Date: 2009-05-16 01:50 pm (UTC)
From: [identity profile] ffutures.livejournal.com
Thanks - since its' your post that put this in mind, any other suggestions you care to make will be very gratefully received.

Any intersting piracy cases come your way? There are pirates in the Weinbaum universe...

Date: 2009-05-16 04:10 pm (UTC)
ext_196996: My avatar (Default)
From: [identity profile] johnreiher.livejournal.com
I figured as much for the Red Shirt, it was just a something that popped into my head.

Since these stories were written during Prohibition, one can make a case for most ships being "wet". At least one or more "vacuum stills" in use on board a ship. The crew probably gets a liquor ration as well.

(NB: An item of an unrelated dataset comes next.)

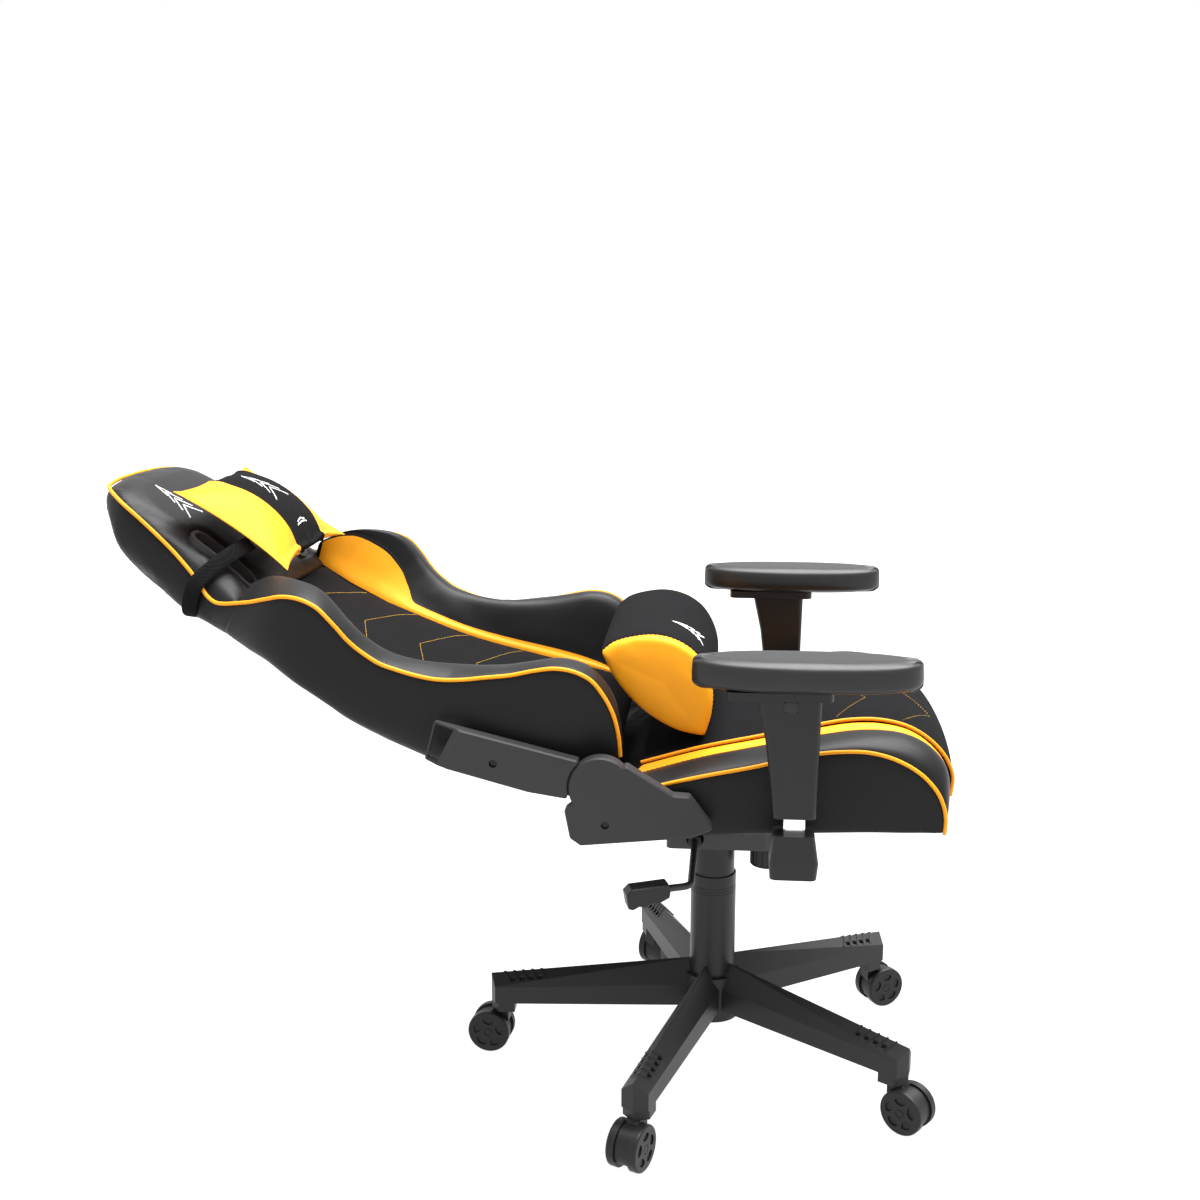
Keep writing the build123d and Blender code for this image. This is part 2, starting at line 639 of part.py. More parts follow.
make_star_base()
make_castors()
make_gas_lift()
make_column_covers()
make_mechanism()
make_tension_knob()
make_lever()
make_seat_structure()
make_seat_cushions()
make_recline_hinge()
make_recline_handle()
make_back_soft_parts()
make_belt_slots()
make_back_frame()
make_pillows()
make_head_strap()
make_armrest_supports()
make_armrest("left", lambda solid: [solid])
make_armrest("right", lambda solid: [mirror(solid, about=Plane.XZ)])

os.makedirs("parts", exist_ok=True)
for name, solids in parts.items():
    pieces = [piece for solid in solids for piece in solid.solids()]
    shape = pieces[0] if len(pieces) == 1 else Compound(pieces)
    export_step(shape, f"parts/{name}.step")
print(len(parts), "nodes written")
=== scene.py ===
# %% [markdown]
# # A reclining chair with a winged back, laid down on its rearmost stop
# The chair is built in two layers. The hard frame (castors, base, gas lift, recline hinge,
# armrests) comes ready-made and is only given finishes. Everything soft is made here: two
# cushions, four bolsters, a headrest, two loose pillows, a strap, piping, stitching and
# embroidery. The frame is loaded first, because every soft piece is placed against it.

# %% Load the frame
import json
import math

import bmesh
import bpy
import numpy as np
from mathutils import Matrix, Vector
from mathutils.bvhtree import BVHTree


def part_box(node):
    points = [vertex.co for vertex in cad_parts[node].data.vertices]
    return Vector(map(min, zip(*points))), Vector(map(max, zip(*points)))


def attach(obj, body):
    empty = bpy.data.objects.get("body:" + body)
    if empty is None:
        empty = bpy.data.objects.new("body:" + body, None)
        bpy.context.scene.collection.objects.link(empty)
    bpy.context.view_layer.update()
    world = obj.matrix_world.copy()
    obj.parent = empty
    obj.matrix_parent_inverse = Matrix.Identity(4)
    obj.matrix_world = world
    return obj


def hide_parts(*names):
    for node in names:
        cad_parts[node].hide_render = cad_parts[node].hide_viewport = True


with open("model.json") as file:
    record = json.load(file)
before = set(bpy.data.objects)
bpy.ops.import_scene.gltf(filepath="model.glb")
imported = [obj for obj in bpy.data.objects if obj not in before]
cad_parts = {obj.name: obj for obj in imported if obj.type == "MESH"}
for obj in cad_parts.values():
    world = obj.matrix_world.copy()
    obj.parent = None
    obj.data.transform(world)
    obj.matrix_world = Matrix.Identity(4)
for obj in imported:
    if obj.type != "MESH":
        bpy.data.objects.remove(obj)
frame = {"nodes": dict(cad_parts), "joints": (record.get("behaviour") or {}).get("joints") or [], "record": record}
nodes = frame["nodes"]
scene = bpy.context.scene
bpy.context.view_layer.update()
MM = 0.001

# %% [markdown]
# ## Camera
# The chair is seen from its right side, a little above seat height. A camera is an object
# with a lens: the place, the tilt down and the small turn to the left set the view.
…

Date: 2009-05-16 11:07 pm (UTC)
From: [identity profile] ffutures.livejournal.com
There's nothing to say either way about booze - there's certainly some drug addiction around, one of the villains is a "hexylamine" addict, I'm assuming that they're talking about some derivative since actual Hexylamine is very nasty and (as far as I know) not a narcotic - it's certainly not a controlled substance, we buy it from ordinary lab suppliers without any special paperwork.